## Description of the task
Write out the lines from the top of the material through the line with "from build123d import *", exactly and with nothing added.
┌────────
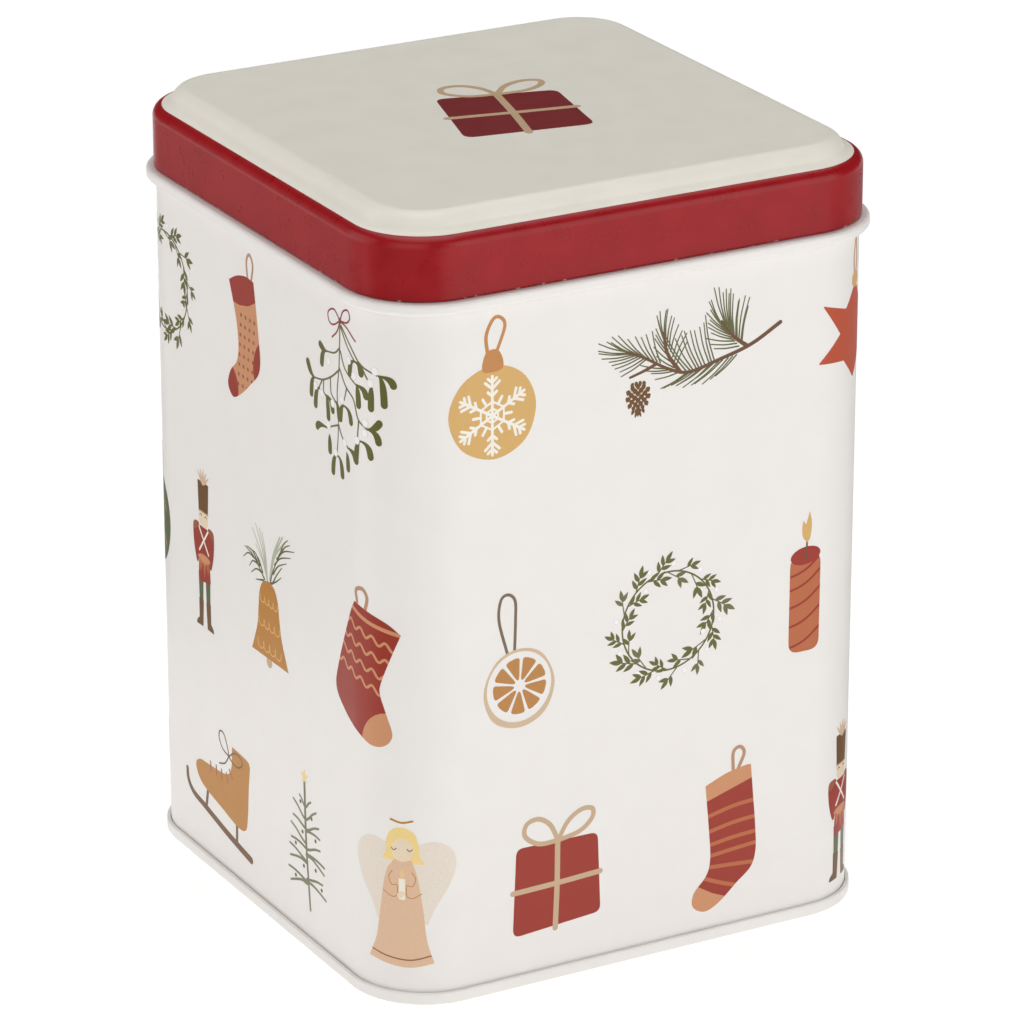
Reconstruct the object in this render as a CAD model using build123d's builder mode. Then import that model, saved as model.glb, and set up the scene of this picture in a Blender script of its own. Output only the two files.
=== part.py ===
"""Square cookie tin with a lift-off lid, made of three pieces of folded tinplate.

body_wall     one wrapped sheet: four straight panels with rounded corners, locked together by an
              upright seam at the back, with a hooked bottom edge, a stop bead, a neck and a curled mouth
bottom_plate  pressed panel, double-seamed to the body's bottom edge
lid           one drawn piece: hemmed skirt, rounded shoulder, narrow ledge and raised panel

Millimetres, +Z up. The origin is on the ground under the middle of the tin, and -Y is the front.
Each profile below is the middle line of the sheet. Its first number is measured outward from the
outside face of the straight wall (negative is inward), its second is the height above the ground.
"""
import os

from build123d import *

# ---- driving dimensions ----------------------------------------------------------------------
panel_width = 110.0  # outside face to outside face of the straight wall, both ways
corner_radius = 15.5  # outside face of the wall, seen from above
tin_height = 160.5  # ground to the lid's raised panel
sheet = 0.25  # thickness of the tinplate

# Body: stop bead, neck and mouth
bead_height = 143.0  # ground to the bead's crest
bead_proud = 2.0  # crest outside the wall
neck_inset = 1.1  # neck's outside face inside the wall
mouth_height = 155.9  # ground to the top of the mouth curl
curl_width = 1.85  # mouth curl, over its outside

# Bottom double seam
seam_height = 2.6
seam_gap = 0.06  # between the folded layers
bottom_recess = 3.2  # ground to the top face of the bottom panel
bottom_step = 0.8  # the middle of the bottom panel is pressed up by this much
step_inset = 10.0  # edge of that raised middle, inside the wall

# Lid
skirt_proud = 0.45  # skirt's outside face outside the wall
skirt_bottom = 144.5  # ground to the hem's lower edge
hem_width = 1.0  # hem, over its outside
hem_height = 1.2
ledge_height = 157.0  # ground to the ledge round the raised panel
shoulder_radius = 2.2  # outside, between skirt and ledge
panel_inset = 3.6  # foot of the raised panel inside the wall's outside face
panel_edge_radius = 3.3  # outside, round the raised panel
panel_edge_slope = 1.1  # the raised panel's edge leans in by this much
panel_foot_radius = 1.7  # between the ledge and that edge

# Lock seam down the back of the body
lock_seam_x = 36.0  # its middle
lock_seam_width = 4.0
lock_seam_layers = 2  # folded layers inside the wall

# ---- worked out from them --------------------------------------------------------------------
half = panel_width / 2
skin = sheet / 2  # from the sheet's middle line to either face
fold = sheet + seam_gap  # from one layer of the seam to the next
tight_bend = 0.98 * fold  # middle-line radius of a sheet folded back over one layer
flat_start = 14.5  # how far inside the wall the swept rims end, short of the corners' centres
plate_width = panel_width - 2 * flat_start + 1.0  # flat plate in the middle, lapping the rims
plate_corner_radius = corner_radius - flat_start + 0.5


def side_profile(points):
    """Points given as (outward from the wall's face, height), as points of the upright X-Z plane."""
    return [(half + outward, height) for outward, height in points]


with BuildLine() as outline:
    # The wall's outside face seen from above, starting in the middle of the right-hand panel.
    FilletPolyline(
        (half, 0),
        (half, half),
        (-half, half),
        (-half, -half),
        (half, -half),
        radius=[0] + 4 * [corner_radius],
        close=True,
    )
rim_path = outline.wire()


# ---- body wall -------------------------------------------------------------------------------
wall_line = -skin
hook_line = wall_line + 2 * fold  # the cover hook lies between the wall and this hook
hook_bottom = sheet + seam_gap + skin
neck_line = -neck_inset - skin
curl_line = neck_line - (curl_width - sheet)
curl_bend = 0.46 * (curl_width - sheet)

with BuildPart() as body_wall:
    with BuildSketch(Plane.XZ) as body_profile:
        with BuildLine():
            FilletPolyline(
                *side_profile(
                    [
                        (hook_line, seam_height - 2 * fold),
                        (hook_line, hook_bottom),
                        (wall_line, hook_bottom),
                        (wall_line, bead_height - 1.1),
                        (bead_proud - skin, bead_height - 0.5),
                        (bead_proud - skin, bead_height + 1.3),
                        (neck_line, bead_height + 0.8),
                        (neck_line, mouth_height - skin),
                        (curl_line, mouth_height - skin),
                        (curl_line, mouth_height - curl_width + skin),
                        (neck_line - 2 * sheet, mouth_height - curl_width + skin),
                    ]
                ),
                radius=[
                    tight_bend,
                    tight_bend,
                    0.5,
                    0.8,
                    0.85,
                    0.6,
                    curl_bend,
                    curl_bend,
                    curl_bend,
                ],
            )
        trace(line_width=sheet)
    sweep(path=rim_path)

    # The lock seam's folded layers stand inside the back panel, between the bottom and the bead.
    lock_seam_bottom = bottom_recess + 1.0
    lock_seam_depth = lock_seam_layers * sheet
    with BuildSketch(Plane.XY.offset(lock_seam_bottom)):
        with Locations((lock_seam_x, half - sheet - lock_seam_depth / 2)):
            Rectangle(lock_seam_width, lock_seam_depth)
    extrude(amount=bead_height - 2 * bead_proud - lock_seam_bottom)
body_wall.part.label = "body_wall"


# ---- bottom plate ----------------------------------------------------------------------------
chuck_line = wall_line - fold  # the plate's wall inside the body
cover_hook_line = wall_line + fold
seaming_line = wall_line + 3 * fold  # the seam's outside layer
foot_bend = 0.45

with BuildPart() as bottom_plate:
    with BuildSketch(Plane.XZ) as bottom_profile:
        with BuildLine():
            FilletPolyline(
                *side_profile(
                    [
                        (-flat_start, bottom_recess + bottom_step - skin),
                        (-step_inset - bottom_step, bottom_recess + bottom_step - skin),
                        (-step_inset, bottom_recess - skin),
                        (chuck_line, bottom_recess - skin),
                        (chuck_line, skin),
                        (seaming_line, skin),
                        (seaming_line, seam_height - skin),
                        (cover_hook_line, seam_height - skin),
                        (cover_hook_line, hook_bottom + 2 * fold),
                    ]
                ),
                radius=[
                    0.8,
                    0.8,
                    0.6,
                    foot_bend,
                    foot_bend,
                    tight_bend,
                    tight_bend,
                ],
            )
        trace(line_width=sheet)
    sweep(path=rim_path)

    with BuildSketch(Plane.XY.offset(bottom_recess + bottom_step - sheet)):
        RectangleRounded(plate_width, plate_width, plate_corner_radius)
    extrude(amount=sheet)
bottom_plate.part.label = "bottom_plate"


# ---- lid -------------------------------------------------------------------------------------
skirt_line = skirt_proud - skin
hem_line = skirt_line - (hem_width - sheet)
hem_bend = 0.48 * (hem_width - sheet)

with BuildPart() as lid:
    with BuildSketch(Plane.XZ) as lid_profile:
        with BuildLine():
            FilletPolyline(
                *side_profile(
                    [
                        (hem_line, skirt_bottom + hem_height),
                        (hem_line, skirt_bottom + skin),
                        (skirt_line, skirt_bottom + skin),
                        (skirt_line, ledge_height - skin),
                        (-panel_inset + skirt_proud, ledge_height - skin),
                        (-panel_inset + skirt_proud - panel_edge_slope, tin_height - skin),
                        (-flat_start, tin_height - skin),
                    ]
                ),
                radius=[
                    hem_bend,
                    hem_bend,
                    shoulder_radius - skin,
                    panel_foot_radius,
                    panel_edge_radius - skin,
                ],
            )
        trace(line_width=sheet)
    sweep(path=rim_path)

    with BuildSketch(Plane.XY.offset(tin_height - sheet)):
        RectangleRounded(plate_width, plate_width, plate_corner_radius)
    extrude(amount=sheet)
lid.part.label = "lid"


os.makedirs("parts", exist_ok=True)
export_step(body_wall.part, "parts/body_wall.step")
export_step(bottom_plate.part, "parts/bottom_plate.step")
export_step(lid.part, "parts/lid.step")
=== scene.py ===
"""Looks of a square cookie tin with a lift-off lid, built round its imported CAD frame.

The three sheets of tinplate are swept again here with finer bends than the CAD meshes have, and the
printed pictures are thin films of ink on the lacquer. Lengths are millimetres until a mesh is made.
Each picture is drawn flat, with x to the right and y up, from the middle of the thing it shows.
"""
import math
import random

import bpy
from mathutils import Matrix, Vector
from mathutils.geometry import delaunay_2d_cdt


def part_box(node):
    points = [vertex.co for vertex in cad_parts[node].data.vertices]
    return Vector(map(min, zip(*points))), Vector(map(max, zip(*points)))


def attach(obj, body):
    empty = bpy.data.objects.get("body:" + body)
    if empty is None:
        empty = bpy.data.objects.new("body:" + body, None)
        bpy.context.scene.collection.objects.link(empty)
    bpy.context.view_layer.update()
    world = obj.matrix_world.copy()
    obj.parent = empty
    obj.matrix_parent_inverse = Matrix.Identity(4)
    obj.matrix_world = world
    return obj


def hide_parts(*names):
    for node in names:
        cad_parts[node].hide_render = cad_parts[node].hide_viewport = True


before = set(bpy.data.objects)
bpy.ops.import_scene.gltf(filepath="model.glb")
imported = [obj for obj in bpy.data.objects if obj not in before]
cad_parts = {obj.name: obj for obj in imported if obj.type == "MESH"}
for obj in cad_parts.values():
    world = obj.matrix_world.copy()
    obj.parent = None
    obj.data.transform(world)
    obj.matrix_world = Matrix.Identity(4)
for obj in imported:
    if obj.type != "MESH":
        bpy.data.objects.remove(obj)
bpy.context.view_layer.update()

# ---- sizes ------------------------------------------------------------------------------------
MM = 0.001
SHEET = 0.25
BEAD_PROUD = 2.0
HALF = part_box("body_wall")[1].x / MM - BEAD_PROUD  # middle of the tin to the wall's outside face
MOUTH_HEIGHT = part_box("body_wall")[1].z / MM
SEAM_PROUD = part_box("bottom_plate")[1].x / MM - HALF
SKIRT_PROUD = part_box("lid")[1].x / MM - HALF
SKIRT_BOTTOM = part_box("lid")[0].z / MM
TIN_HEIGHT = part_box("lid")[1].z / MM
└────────
## The solution
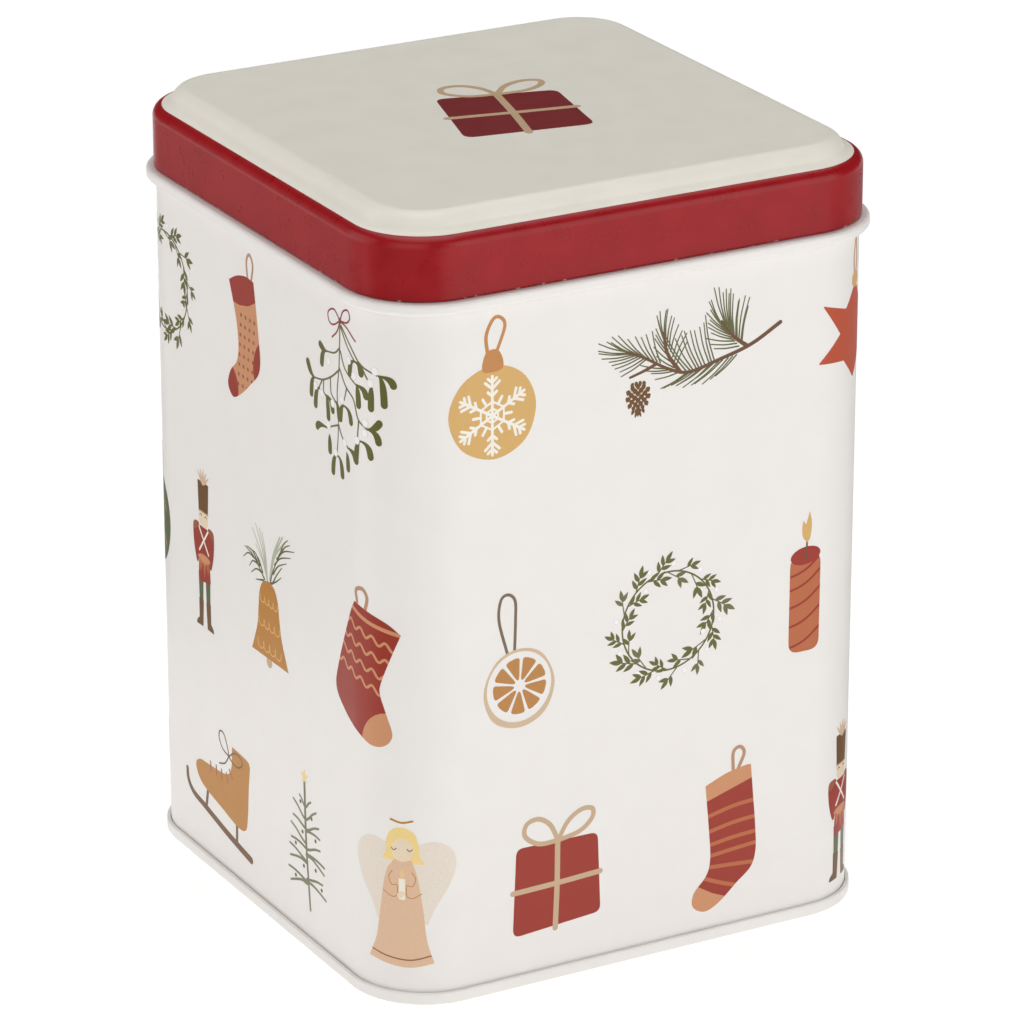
Reconstruct the object in this render as a CAD model using build123d's builder mode. Then import that model, saved as model.glb, and set up the scene of this picture in a Blender script of its own. Output only the two files.
=== part.py ===
"""Square cookie tin with a lift-off lid, made of three pieces of folded tinplate.

body_wall     one wrapped sheet: four straight panels with rounded corners, locked together by an
              upright seam at the back, with a hooked bottom edge, a stop bead, a neck and a curled mouth
bottom_plate  pressed panel, double-seamed to the body's bottom edge
lid           one drawn piece: hemmed skirt, rounded shoulder, narrow ledge and raised panel

Millimetres, +Z up. The origin is on the ground under the middle of the tin, and -Y is the front.
Each profile below is the middle line of the sheet. Its first number is measured outward from the
outside face of the straight wall (negative is inward), its second is the height above the ground.
"""
import os

from build123d import *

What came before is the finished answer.